The very title suggests how boldly the New Right is prepared to defy the most cherished liberal assumptions. If this group of thinkers can be said to have one central tenet, it is that the essential nature of man lies not in equality but in inequality. Individuals, races, cultures, and nations are different and unequal; any attempt to treat them as equals is a form of tyranny"[4]

Review of the Second Edition on the website of the New Right Australia/New Zealand:

"Beginning with a great introduction by Paul Gottfried, the book features a discussion of the ideas of the leading theorists of this very obscure movement, the most predominant of whom are Carl Schmidt, Vilfredo Pareto and Oswald Spengler. These scholars were noteworthy intellectuals of the so-called “conservative revolution” in pre-world war Italy and Germany. Other intellectual inspirations have come from Nietzsche and the pagan-traditionalist philosophies of Julius Evola and Alain de Benoist. Oddly enough, Sunic notes how these radical conservative critics presaged, during the 1920s and 30s, the leftist critiques of materialism and middle-class society that became popular during the 1950s, 60s and 70s by philosophers such as Hannah Arendt and Herbert Marcuse.
The book concludes with observations about the communist systems of government in Eastern Europe.

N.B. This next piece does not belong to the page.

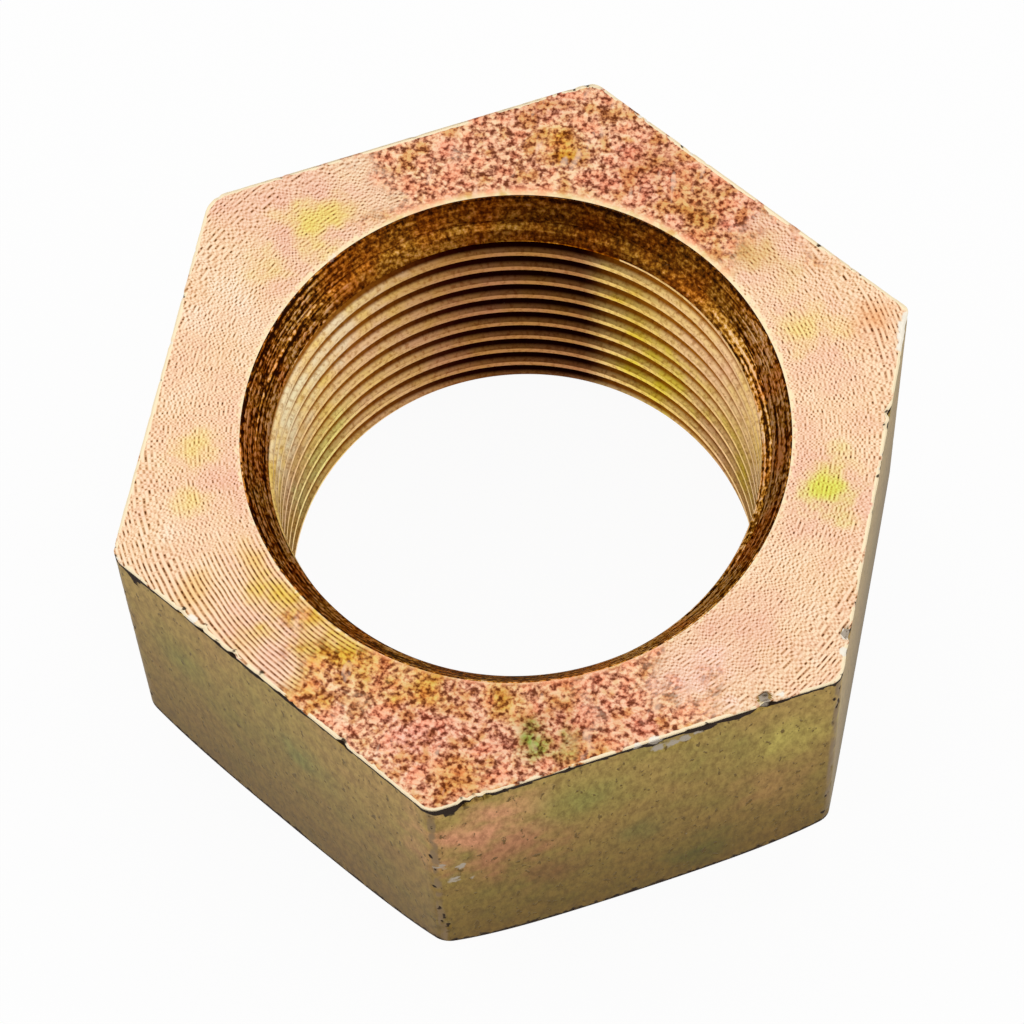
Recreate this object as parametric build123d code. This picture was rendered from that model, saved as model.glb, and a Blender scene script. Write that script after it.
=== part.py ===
from build123d import *
import os
from math import ceil, cos, radians, tan

# A hexagon lock nut, turned from drawn bar: a flat sharp-edged top face, a lower face
# domed away at the corners, and one fine metric thread with a steep countersink at each
# end.
# Frame: millimetres, the thread's axis is Z, the lower face lies on z = 0, and two of
# the hexagon's corners point along Y, so a spanner's jaws close on the flats across X.

os.makedirs("parts", exist_ok=True)

# Hexagon
across_flats = 50.0
nut_height = 25.5
corner_radius = 1.2

# Lower face: a flat seat ring, and outside it one arc that lifts the corners
seat_margin = 1.25
corner_rise = 2.2

# Thread: metric, right-handed, one start, and the bearing at which its groove begins
thread_diameter = 36.0
thread_pitch = 2.0
flank_angle = 60.0
thread_bearing = 158.0

# Countersinks, alike at both ends: how far the mouth stands outside the thread, and
# the slope of the wall from the axis
mouth_margin = 0.9
sink_half_angle = 33.5

# The metric profile: its triangle's height for each millimetre of pitch, and the share
# of that height between the crest flat and the root flat
triangle_height = thread_pitch / 2 / tan(radians(flank_angle / 2))
thread_depth = 5 / 8 * triangle_height

major_radius = thread_diameter / 2
minor_radius = major_radius - thread_depth
mouth_radius = major_radius + mouth_margin
sink_depth = (mouth_radius - minor_radius) / tan(radians(sink_half_angle))


def hexagon_bar():
    """The drawn bar, with its six long edges slightly rounded."""
    outline = RegularPolygon(across_flats / 2, 6, major_radius=False, rotation=30)
    outline = fillet(outline.vertices(), corner_radius)
    return extrude(outline, nut_height)


def turned_envelope():
    """The ring that the lathe leaves: domed lower edge, bore and both countersinks."""
    corner_reach = across_flats / 2 / cos(radians(30))
    seat_edge = (across_flats / 2 - seat_margin, 0)
    dome_end = (corner_reach, corner_rise)
    section = make_face(
        Polyline(
            dome_end,
            (corner_reach, nut_height),
            (mouth_radius, nut_height),
            (minor_radius, nut_height - sink_depth),
            (minor_radius, sink_depth),
            (mouth_radius, 0),
            seat_edge,
        )
        + TangentArc(seat_edge, dome_end, tangent=(1, 0))
    )
    return revolve(Plane.XZ * section, Axis.Z)


def groove_turn():
    """One turn of the tapped groove: a V with a flat root, open a little past the crest."""
    past_crest = thread_depth / 4
    slope = tan(radians(flank_angle / 2))
    root_half = thread_pitch / 16
    open_half = root_half + (thread_depth + past_crest) * slope
    open_radius = minor_radius - past_crest
    profile = make_face(
        Polyline(
            (major_radius, -root_half),
            (major_radius, root_half),
            (open_radius, open_half),
            (open_radius, -open_half),
            (major_radius, -root_half),
        )
    )
    helix = Helix(pitch=thread_pitch, height=thread_pitch, radius=major_radius)
    return Rot(0, 0, thread_bearing) * sweep(Plane.XZ * profile, path=helix, is_frenet=True)


def lock_nut():
    """The finished nut: the bar's outline on the turned ring, tapped one turn at a time."""
    nut = hexagon_bar() & turned_envelope()
    turn = groove_turn()
    for step in range(ceil(nut_height / thread_pitch)):
        nut -= Pos(0, 0, step * thread_pitch) * turn
    return nut


nut = lock_nut()
export_step(nut, "parts/lock_nut.step")
print("solids", len(nut.solids()), "volume", round(nut.volume, 1), "valid", nut.is_valid)
print("minor radius", round(minor_radius, 3), "countersink depth", round(sink_depth, 3))
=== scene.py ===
# %% [markdown]
# # A hexagon lock nut, zinc plated and yellow chromated
#
# The object is one piece of steel: hexagon bar, faced and bored in a lathe, tapped with a fine
# thread, then plated. This lesson builds a turned ring, presses its outline to a hexagon, rolls a
# thread for its bore, and last lays on the plating, which gives nearly all of the colour. The
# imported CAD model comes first, because its size and place decide everything.

from functools import partial
from math import atan2, ceil, cos, degrees, hypot, pi, radians, sin, sqrt, tan
from random import Random

import bmesh
import bpy
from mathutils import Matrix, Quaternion, Vector
from mathutils.kdtree import KDTree
from mathutils.noise import noise


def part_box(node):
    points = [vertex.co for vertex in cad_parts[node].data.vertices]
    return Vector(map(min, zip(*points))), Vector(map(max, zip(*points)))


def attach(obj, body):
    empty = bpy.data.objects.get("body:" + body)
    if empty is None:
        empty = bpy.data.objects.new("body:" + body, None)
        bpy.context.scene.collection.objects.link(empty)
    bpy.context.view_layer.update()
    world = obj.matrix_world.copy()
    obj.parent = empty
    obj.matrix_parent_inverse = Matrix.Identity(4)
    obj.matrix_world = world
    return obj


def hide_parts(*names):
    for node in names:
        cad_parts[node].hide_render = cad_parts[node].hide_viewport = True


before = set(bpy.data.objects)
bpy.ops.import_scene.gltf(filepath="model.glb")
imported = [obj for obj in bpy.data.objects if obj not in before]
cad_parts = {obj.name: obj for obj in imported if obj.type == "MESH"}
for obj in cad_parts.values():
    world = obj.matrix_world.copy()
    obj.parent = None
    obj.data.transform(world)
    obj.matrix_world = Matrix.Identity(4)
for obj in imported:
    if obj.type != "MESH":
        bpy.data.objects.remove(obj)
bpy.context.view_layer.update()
MM = 0.001
_, nut_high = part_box("lock_nut")

# %% [markdown]
# ## The camera
#
# The photograph was taken from above and a little to one side, with a long lens. The numbers were
# found by matching the hexagon's corners and the bore's two circles, so the pieces that follow
# can be compared with it one by one. A camera's own roll is a turn about its viewing axis.

# %% Set the camera
camera_place = Vector((32.91, -128.77, 272.87)) * MM
camera_aim = Vector((-0.639, 0.186, 12.75)) * MM
camera_roll = radians(-3.596)
camera_lens = 144.31


def put_in_scene(name, data):
    """A new object with this data, linked to the scene."""
    piece = bpy.data.objects.new(name, data)
    bpy.context.scene.collection.objects.link(piece)
    return piece


camera_data = bpy.data.cameras.new("camera")
camera_data.lens = camera_lens
camera_data.sensor_width = 36
camera_data.clip_start = 0.01
camera = put_in_scene("camera", camera_data)
camera.location = camera_place
camera.rotation_mode = "QUATERNION"
level_turn = (camera_aim - camera_place).to_track_quat("-Z", "Y")
camera.rotation_quaternion = level_turn @ Quaternion((0, 0, 1), camera_roll)
bpy.context.scene.camera = camera
print("camera distance, in metres:", round((camera_aim - camera_place).length, 3))

# %% [markdown]
# ## Sizes
#
# The overall sizes come from the CAD box, so the dressed nut can't drift from it. A lock nut like
# this leaves the lathe with a hair of burr along its top edge. The body is drawn that much
# smaller than the box, and the burr then reaches the full size. All modelling is in millimetres
# and is turned to metres once, at the end.

# %% Name the sizes, in millimetres
height = nut_high.z / MM
half_flats = nut_high.x / MM
burr_size = 0.08
burr_rise = 0.05
body_top = height - burr_rise
body_half = half_flats - burr_size
body_reach = body_half / cos(radians(30))

seat_margin = 1.25
seat_radius = half_flats - seat_margin
corner_rise = 2.2
pitch = 2.0
major_radius = 18.0
minor_radius = major_radius - 5 / 16 * pitch / tan(radians(30))
mouth_margin = 0.9
mouth_radius = major_radius + mouth_margin
sink_half_angle = 33.5
sink_slope = tan(radians(sink_half_angle))
thread_bearing = 158.0
rim_depth = 0.12

# The real corners are rounded by wear and by knocks, so each bearing has its own radius
corner_rounds = {-90: 1.25, -30: 1.1, 30: 0.8, 90: 1.2, 150: 2.1, 210: 1.4}
print("body across flats:", round(2 * body_half, 2), "crest radius:", round(minor_radius, 3))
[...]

It is unlikely, in my opinion, that any of the ideas expressed by the “New Right” in Europe will get any type of audience amongst conservatives in America because of the explicitly anti-Christian stance it takes. The New Right believes that Christianity is a corrupt religion because of its explicitly monotheistic theology, a supposed reflection of its jewish origins and totalitarian tendencies."[5]